If everything works, that will create an archive, upload it to GCS, send out an email and a cleanup job will remove locally created files later.

But there are high chances, that things fail. If you get a failure with a sentry event id, you should look that up by going to https://new-sentry.gitlab.net/organizations/gitlab/issues/?project=3&query=<long-sentry-id-number>

It seems that, when manually exporting, the archive file get’s uploaded to GCS, but we do not show a download link in the Web UI (under Settings -> Advanced - Project export) and do not send out an email with the download link.

Solution: In the output of p.execute you should see the upload location, something like gitlab-gprd-uploads/import_export_upload/export_file/<some-number>/<some-archive>.tar.gz

Copy this over to the gitlab-gprd-tmp bucket (it has a retention policy deleting files after 2 days and is not publicly browsable), adding a random string to the filename, to make it secure and make the file public to share it (secretely) with the customer:

filename=<some-archive>.tar.gz
random_prefix=$(head /dev/urandom | tr -dc A-Za-z0-9 | head -c20)
gsutil cp gs://gitlab-gprd-uploads/import_export_upload/export_file/<some-number>/$filename gs://gitlab-gprd-tmp/${random_prefix}-${filename}
gsutil acl ch -u AllUsers:R gs://gitlab-gprd-tmp/${random_prefix}-${filename}

Now you can share the link with the customer (careful - anyone with the link can access the file!): https://storage.googleapis.com/gitlab-gprd-tmp/${random_prefix}-${filename}

If you get an error with /etc/gitlab/gcs-creds.json missing (very likely) that means that the repository has external object storage items (e.g. Merge Request Diffs) that need to be downloaded from GCS.
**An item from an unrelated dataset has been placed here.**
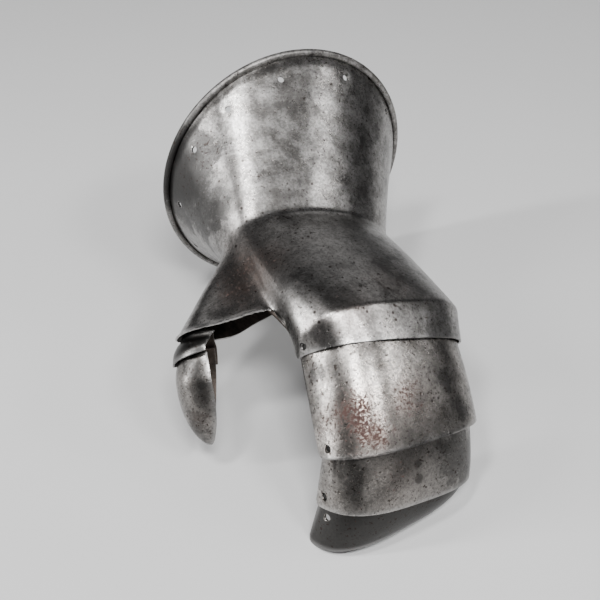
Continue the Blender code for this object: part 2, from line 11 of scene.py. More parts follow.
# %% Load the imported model
import json
from collections import namedtuple
from math import asin, cos, inf, pi, radians, sin
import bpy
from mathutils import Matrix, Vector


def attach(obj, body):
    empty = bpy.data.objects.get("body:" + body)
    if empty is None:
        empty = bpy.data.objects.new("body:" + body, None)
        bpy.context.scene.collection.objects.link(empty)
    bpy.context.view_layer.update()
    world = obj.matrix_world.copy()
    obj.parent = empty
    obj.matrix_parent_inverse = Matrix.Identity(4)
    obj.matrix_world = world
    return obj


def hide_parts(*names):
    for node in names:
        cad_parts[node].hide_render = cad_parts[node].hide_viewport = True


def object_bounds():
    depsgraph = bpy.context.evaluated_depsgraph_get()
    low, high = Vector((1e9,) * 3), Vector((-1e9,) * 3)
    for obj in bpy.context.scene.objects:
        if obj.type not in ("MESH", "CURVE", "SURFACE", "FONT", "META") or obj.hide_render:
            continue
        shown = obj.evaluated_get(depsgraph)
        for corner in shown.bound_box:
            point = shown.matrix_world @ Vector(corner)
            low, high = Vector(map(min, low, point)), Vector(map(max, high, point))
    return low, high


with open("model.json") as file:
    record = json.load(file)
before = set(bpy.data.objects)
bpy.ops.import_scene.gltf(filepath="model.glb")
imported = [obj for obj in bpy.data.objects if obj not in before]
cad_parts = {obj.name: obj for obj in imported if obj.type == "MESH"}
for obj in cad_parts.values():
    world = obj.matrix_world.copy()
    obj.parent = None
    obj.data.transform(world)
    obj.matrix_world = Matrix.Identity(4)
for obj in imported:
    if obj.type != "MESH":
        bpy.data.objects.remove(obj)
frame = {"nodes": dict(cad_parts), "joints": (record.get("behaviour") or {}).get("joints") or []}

from types import SimpleNamespace as Settings

import bpy
import numpy as np
from mathutils import Euler, Vector, noise

cad_low, cad_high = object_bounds()
print("nodes:", sorted(frame["nodes"]))
print("box of the packed model, mm:", [round(1000 * v) for v in cad_high - cad_low])

# %% [markdown]
# ## The hand's own frame
# A gauntlet lies tilted on the table, but it is easier to think of a hand held out straight. So the
# plates are worked out in millimetres in the hand's frame: X to the little finger, Y up the arm, Z
# out of the back of the hand. One rotation and one shift then lay them down. The shift comes from
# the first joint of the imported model, whose place is known in both frames.

# %% Small helpers for curves
MM = 0.001
LAY_DOWN = np.array(Euler((radians(11.333), radians(22.827), 0.0)).to_matrix())


def table(columns, *rows):
    """The rows of a table, each value named by its column."""
    row = namedtuple("row", columns)
    return [row(*values) for values in rows]


def by_name(rows):
    return {row.name: row for row in rows}


def point(row):
    return np.array([row.x, row.y, row.z])


def unit(v):
    v = np.asarray(v, float)
    return v / np.linalg.norm(v, axis=-1, keepdims=True)


def distance(points, place):
    return np.linalg.norm(points - place, axis=-1)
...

Solution: temporarily copy this file from the console node over to the file node (and delete it again when you are done!)

That can happen because of some non-optimized queries in the current Exporter code (e.g. https://gitlab.com/gitlab-org/gitlab/-/issues/212355#note_364049215). This needs to get fixed in code probably. Try to get help from the Import team (#g_manage_import).

On at least one occasion the export + archive worked fine, but the upload to GCS failed with:

Sending upload query command to https://www.googleapis.com/upload/storage/v1/b/gitlab-gprd-uploads/o?upload_id=REDACTED&upload_protocol=resumable
Upload status active
Sending upload command to https://www.googleapis.com/upload/storage/v1/b/gitlab-gprd-uploads/o?upload_id=REDACTED&upload_protocol=resumable
Error - #<HTTPClient::SendTimeoutError: execution expired>

8 times, 4 times each with 2 different values for REDACTED. Given the archive is written to disk, tar/gzipped, then uploaded, we can bypass the final upload step, and use gsutil and a manual cleanup instead.

WARNING: This use private methods, and is only known to be valid as at this writing in late Sept 2020, and requires manual cleanup. You should check the code at app/services/projects/import_export/export_service.rb and lib/gitlab/import_export/saver.rb to see if this is still valid. If so, instead of calling e.execute, run:

e.send :save_exporters
saver = Gitlab::ImportExport::Saver.new(exportable:p, shared:p.import_export_shared)
saver.send :compress_and_save
saver.send :archive_file

This is roughly what e.execute does but without the upload, and then prints the path to the file that it created. You are now responsible for copying that archive somewhere, e.g. as described above in [#no-download-link-and-no-download-email] and you MUST also delete both it and the temporary export directory that was created alongside the archive, otherwise the root disk on the console server will gradually fill up as people do this.

The execute method of the Exporter actually just loops over all defined exporters, so we also can do this manually to see where the error is happening. For each of the defined exporters:

e.send(:version_saver).send(:save)
e.send(:avatar_saver).send(:save)
...

To find the location of the generated json and archive files, you can define a saver:

s = Gitlab::ImportExport::Saver.new(exportable: p, shared:p.import_export_shared)

This will show you the export_path, e.g. something like /var/opt/gitlab/gitlab-rails/shared/tmp/gitlab_exports/@hashed/49/94/4994....

To try an upload you can run

s.send(:compress_and_save)
s.send(:save_upload)

Please make sure to delete the created files under tmp/gitlab_exports/... when you are done.